Your task is to copy each line that has the word "parts".

> _Data to use_
§ §

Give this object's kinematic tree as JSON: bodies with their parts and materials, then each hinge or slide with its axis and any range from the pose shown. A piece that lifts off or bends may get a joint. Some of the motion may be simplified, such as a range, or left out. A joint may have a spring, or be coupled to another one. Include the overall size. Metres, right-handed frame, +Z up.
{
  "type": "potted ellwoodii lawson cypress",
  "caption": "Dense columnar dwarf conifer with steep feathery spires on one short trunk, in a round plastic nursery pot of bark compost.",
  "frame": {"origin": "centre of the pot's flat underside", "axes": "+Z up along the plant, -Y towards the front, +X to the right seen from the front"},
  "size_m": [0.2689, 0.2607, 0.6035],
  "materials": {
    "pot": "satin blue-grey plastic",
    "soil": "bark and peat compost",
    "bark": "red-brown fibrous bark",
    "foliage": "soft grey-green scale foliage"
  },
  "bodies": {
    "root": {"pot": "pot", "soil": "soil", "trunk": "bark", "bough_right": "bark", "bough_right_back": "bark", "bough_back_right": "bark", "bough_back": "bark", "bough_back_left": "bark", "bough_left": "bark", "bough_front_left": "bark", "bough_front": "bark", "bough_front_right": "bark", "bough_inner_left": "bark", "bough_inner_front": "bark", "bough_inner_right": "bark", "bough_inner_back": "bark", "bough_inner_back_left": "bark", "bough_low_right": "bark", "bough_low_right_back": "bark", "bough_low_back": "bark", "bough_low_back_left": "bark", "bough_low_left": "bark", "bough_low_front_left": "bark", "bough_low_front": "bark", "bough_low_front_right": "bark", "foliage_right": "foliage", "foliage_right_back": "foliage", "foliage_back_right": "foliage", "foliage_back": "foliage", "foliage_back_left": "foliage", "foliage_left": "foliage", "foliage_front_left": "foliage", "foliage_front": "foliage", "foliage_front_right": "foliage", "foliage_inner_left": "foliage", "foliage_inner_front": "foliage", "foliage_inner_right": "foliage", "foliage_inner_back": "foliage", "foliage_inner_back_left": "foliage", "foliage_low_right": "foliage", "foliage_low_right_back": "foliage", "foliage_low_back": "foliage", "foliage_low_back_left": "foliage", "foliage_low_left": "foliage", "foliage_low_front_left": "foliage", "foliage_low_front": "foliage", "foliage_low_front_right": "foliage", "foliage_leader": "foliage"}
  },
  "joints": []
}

§ §

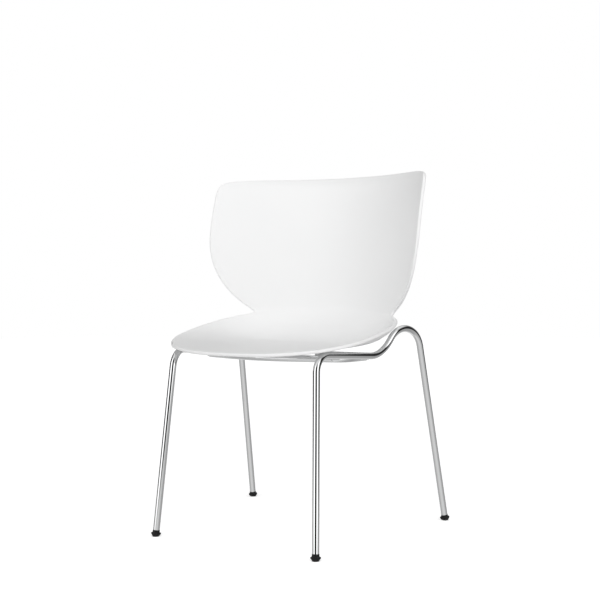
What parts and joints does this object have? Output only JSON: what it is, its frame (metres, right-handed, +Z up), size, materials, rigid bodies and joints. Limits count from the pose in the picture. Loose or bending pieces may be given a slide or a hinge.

§ §

> _Exercise response_
Give this object's kinematic tree as JSON: bodies with their parts and materials, then each hinge or slide with its axis and any range from the pose shown. A piece that lifts off or bends may get a joint. Some of the motion may be simplified, such as a range, or left out. A joint may have a spring, or be coupled to another one. Include the overall size. Metres, right-handed frame, +Z up.
What parts and joints does this object have? Output only JSON: what it is, its frame (metres, right-handed, +Z up), size, materials, rigid bodies and joints. Limits count from the pose in the picture. Loose or bending pieces may be given a slide or a hinge.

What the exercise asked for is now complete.